Depicting a 1970s free-love gay paradise, Anderw Holleran's masterpiece Dancer From the Dance will be adapted into a feature film, according to Deadline, with television producer and director Alan Poul (Six Feet Under, Newsroom) spearheading the project. Poul, who received Outfest's Legacy Award in 2010, also co-produced the '90s Tales of the City series that aired on PBS to some contrvoversy at the time.
In his speech, Poul discussed the urgency of preserving a queer legacy and archive of LGBT stories:
"Let's not underestimate the potency of complex narrative images, of LGBT lives portrayed with depth, with artistry, and with authenticity, in empowering and legitimizing young people to accept themselves."
The screenplay for Dancer From the Dance will be written by three gay scribes: Joshua Harmon (Off-Broadway's Significant Other), John Krokidas (Kill Your Darlings), and Austin Bunn (Kill Your Darlings).
As explained in the book's Wikipedia entry, the plot centers on:
"Anthony Malone, a young man from the Midwest who leaves behind his 'straight' life as a lawyer to immerse himself in the gay life of 1970s New York, and Andrew Sutherland, variously described as a speed addict, a socialite, and a drag queen. Their social life includes long nights of drinking, dancing, and drug use in New York's gay bars. Though they enjoy many physical pleasures, their lives lack any spiritual depth. The 'dance' of the novel's title becomes a metaphor for their lives. Malone is described as preternaturally beautiful; much of the plot concerns Sutherland's efforts to leverage Malone's beauty by 'marrying' him to a young millionaire."
Holleran is one of the three surviving members (along with Edmund White and Felice Picano) of the Violet Quill, an informal group of seven novelists who met in the early '80s before the advent of AIDS, and whose work is deeply informed by their experiences through the post-Stonewall era and the AIDS epidemic.
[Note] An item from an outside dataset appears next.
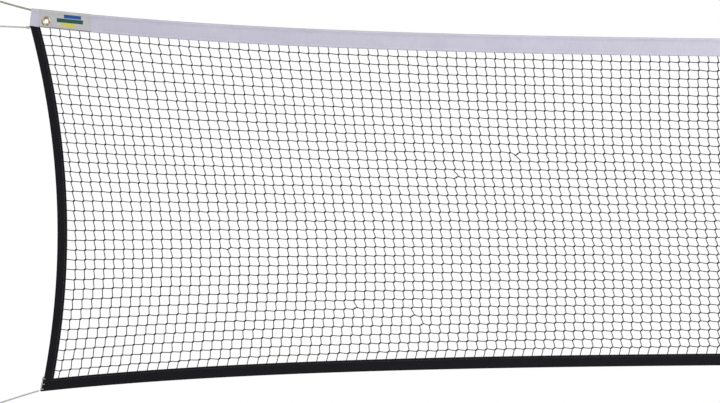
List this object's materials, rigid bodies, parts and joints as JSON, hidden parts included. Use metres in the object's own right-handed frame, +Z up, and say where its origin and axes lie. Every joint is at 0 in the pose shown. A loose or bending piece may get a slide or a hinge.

Holleran recently spoke with Larry Kramer about his new magnum opus, The American People, and when asked by Kramer why he writes, Holleran responded:
"I couldn't not write. I sometimes ask myself: How do people get through life without writing? I think I write to calm anxiety, to process pain, and I can't imagine not writing. And yet most people live without any reflective space in between their experience and the next experience. Writing to me is reflection."